If at any time the representations and warranties of the Company
contemplated in clause (A)(1) above cease to be true and correct, the
Company shall so advise the Initial Purchaser and the underwriter(s),
if any, and each selling Holder promptly and, if requested by such
Persons, shall confirm such advice in writing.
(xii) prior to any public offering of Transfer Restricted
Securities, cooperate with the selling Holders, the underwriter(s), if any,
and their respective counsel in connection with the registration and
qualification of the Transfer Restricted Securities under the securities or
Blue Sky laws of such jurisdictions as the selling Holders or
underwriter(s), if any, may request and do any and all other acts or things
necessary or advisable to enable the disposition in such jurisdictions of
the Transfer Restricted Securities covered by the applicable Registration
Statement; provided, however, that neither the Company nor any of the
Subsidiary Guarantors shall be required to register or qualify as a foreign
corporation where it is not now so qualified or to take any action that
would subject it to the service of process in suits or to taxation, other
than as to matters and transactions relating to the Registration Statement,
in any jurisdiction where it is not now so subject;
(xiii) issue, upon the request of any Holder of Series A Notes
covered by any Shelf Registration Statement contemplated by this Agreement,
Series B Notes, having an aggregate principal amount equal to the aggregate
principal amount of Series A Notes surrendered to the Company by such
Holder in exchange therefor or being sold by such Holder; such Series B
Notes to be registered in the name of such Holder or in the name of the
purchaser(s) of such Notes, as the
12
case may be; in return, the Series A Notes held by such Holder shall be
surrendered to the Company for cancellation;
(xiv) cooperate with the selling Holders and the underwriter(s), if
any, to facilitate the timely preparation and delivery of certificates
representing Transfer Restricted Securities to be sold and not bearing any
restrictive legends; and to register such Transfer Restricted Securities in
such denominations and such names as the Holders or the underwriter(s), if
any, may request at least two Business Days prior to such sale of Transfer
Restricted Securities;
(xv) use their best efforts to cause the Transfer Restricted
Securities covered by the Registration Statement to be registered with or
approved by such other governmental agencies or authorities as may be
necessary to enable the seller or sellers thereof or the underwriter(s), if
any, to consummate the disposition of such Transfer Restricted Securities;
(xvi) if any fact or event contemplated by Section 6(c)(iii)(D)
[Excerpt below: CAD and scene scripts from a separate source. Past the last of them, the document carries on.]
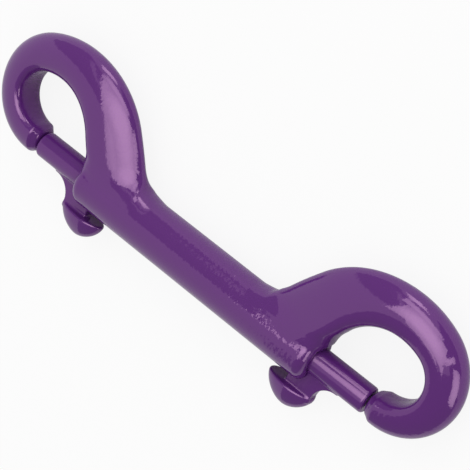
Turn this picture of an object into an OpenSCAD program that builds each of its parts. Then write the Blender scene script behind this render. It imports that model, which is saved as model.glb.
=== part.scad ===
// Double ended bolt snap, lying on its side: +X along the barrel, +Y towards the hooks, +Z up.
// All sizes are in millimetres. The right end is drawn, and the left end is its mirror image.

/* [Show] */
// Which piece to show

/* [Barrel] */
// Length from one mouth to the other
barrel_len = 60.6; // [40:0.5:120]
// Diameter of the barrel
barrel_d = 10.5; // [8:0.1:30]
// Radius on the rim of each mouth
mouth_edge_r = 1.9; // [0.2:0.1:3]
// Chamfer where the bolt goes in
mouth_chamfer = 0.3; // [0:0.05:1]
// Solid metal left between the two bores
middle_wall = 5; // [2:0.5:20]

/* [Bolt] */
// Diameter of the bolt
bolt_d = 5.5; // [3:0.1:15]
// Radial clearance between the bolt and its bore
bolt_clear = 0.05; // [0.02:0.01:0.1]
// Length of the bolt that stays behind the mouth when closed
bolt_tail = 11; // [4:0.1:30]
// How far the bolt can be pulled back
bolt_travel = 11.5; // [4:0.5:40]
// Radius on the edge of the bolt's tip
tip_edge_r = 0.6; // [0.1:0.05:1.5]
// Gap between the bolt's tip and the hook's nose
tip_gap = 0.3; // [0.1:0.05:1]
// Diameter of the spigot that centres the spring
spigot_d = 2.8; // [1:0.1:10]
// Length of the spigot
spigot_len = 1.8; // [0.5:0.1:6]

/* [Fin and thumb knob] */
// Thickness of the fin between the bolt and the knob
fin_t = 2.5; // [1:0.1:6]
// Clearance on each side of the fin in its slot
fin_clear = 0.3; // [0.1:0.05:1]
// How far the fin's front lies ahead of the knob's centre
fin_ahead = 4.7; // [0:0.1:10]
// Length of the fin where it meets the knob
fin_len = 5.8; // [2:0.1:15]
// Clearance behind the fin when the bolt is pulled back
slot_end_clear = 0.3; // [0.1:0.1:3]
// How far the knob's centre lies ahead of the mouth
knob_ahead = -2.2; // [-5:0.1:10]
// Distance from the bolt's axis to the knob's flat face
knob_drop = 7.0; // [6:0.1:30]
// Length of the knob along the barrel
knob_len = 10.9; // [4:0.1:25]
// Width of the knob
knob_w = 5.5; // [4:0.1:25]
// Height of the knob's dome
knob_h = 5.0; // [1:0.1:15]
// Squareness of the dome, where 2 is an ellipse
knob_power = 1.7; // [1.4:0.05:4]
// Radius on the knob's rim
knob_edge_r = 0.5; // [0.1:0.05:1.5]

/* [Hook path] */
// Distance from the mouth to the far side of the hook's centreline
eye_reach = 23.5; // [12:0.1:80]
// Radius of the bend at the far side
far_bend_r = 8.9; // [5:0.1:40]
// Radius of the crown's bend
crown_bend_r = 16.5; // [6:0.1:50]
// Angle at which the crown's bend turns into the far bend
crown_turn = 66; // [20:1:110]
// Radius of the bend from the barrel into the neck
neck_bend_r = 8.6; // [3:0.1:30]
// Angle between the neck and the barrel
neck_angle = 56; // [30:1:85]
// Length of the root that lies straight inside the barrel
root_len = 1.6; // [1:0.1:15]
// Length of the straight nose after the far bend
nose_len = 1.9; // [1:0.1:20]
// How far the nose's centre is lifted off the bolt's axis
nose_lift = 0.4; // [0:0.1:3]

/* [Hook section] */
// Squareness of the section at the root and the nose, where 2 is an ellipse
end_power = 2.2; // [1.6:0.05:4]
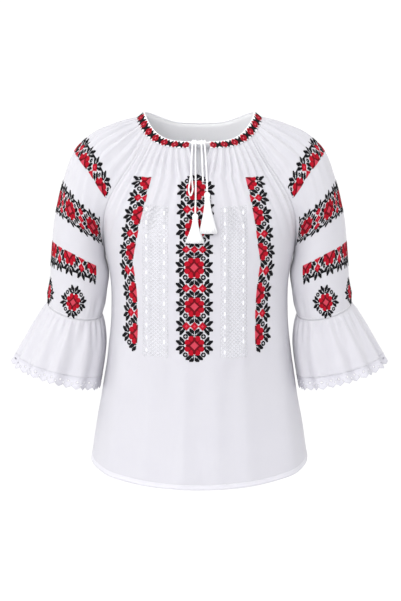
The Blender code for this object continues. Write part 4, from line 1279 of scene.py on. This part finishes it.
def make_tassel(side):
    """A tassel's wound head and its skirt of strands, as two pieces."""
    tassel = TASSELS[side]
    trim = bpy.context.scene.blouse_trim
    known, radii = zip(*TASSEL_HEAD)
    down = np.linspace(0.0, known[-1], 34)
    share = down / tassel.length
    line = np.stack([tassel.x + (tassel.bottom_x - tassel.x) * share,
                     tassel_depth(tassel, down), tassel.top_z - down], axis=-1)
    wound = 1.0 + 0.07 * np.abs(np.sin(np.pi * down / 1.5)) * (down > 7.0)
    head = [rings_round(line, np.interp(down, known, radii) * wound, 20, lobes=20,
                        pitch=60.0, lobe_depth=0.10)]
    head_piece = make_sweeps(f"tassel_{side}_head", head, cord_finish())
    count = trim.strands
    number = np.arange(count)
    turn = number * GOLDEN_ANGLE
    ring = np.sqrt((number + 0.5) / count)
    along = np.linspace(0.0, 1.0, 7)
    reach = tassel.length - SKIRT_START - 2.2 * np.abs(np.sin(TIP_SCATTER * number)) * ring
    drop = SKIRT_START + along[None] * reach[:, None]
    spread = SKIRT_WAIST + (tassel.spread - SKIRT_WAIST) * ease(along * SKIRT_FLARE) / ease(SKIRT_FLARE)
    sway = 0.5 * np.sin(number * 1.7)[:, None] * np.sin(along * 5.0 + number[:, None])
    x = tassel.x + (tassel.bottom_x - tassel.x) * drop / tassel.length
    x = x + (ring * np.cos(turn))[:, None] * (spread[None] - 0.6) + sway
    deep = SKIRT_WAIST + (spread[None] - SKIRT_WAIST) * SKIRT_FLATNESS
    y = tassel_depth(tassel, drop) + (ring * np.sin(turn))[:, None] * deep
    lines = np.stack([x, y, tassel.top_z - drop], axis=-1)
    radius = STRAND_RADIUS * (1.0 + 0.6 * along)
    strands = [rings_round(line, radius, 4) for line in lines]
    skirt = make_sweeps(f"tassel_{side}_strands", strands, cord_finish())
    for piece in (head_piece, skirt):
        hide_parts(f"tassel_{side}")
    return head_piece


def hang_cord(part, route, fittings):
    """One length of the drawstring, made as a cord along its route in place of its solid."""
    radius = bpy.context.scene.blouse_trim.cord_radius / MM
    cord, line = make_cord(f"drawstring_{part}", route, radius)
    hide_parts(f"cord_{part}")


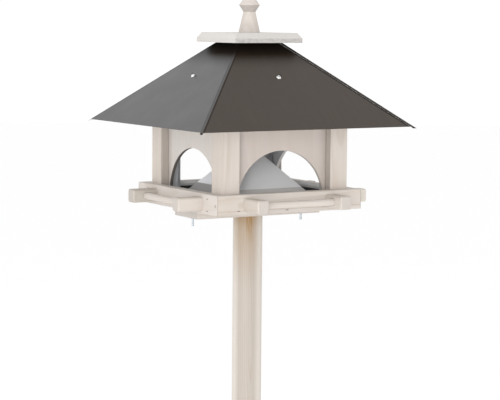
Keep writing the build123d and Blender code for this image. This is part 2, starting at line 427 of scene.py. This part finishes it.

above shall exist or have occurred, prepare a supplement or post-effective
amendment to the Registration Statement or related Prospectus or any
document incorporated therein by reference or file any other required
document so that, as thereafter delivered to the purchasers of Transfer
Restricted Securities, the Prospectus will not contain an untrue statement
of a material fact or omit to state any material fact necessary to make the
statements therein not misleading;
(xvii) provide a CUSIP number for all Transfer Restricted Securities
not later than the effective date of the Registration Statement covering
such Transfer Restricted Securities and provide the Trustee under the
Indenture with printed certificates for the Transfer Restricted Securities
which are in a form eligible for deposit with the Depository Trust Company;
(xviii) cooperate and assist in any filings required to be made with
the NASD and in the performance of any due diligence investigation by any
underwriter (including any "qualified independent underwriter") that is
required to be retained in accordance with the rules and regulations of the
NASD, and use their best efforts to cause such Registration Statement to
become effective and approved by such governmental agencies or authorities
as may be necessary to enable the Holders selling Transfer Restricted
Securities to consummate the disposition of such Transfer Restricted
Securities;
(xix) otherwise use their best efforts to comply with all
applicable rules and regulations of the Commission, and make generally
available to their securityholders, as soon as practicable, a consolidated
earnings statement meeting the requirements of Rule 158 under the
Securities Act (which need not be audited) covering a twelve-month period
(A) commencing at the end of any fiscal quarter in which Transfer
Restricted Securities are sold to underwriters in a firm or best efforts
Underwritten Offering or (B) if not sold to underwriters in such an
offering, commencing with the first month of the Company's first fiscal
quarter commencing after the effective date of the Registration Statement.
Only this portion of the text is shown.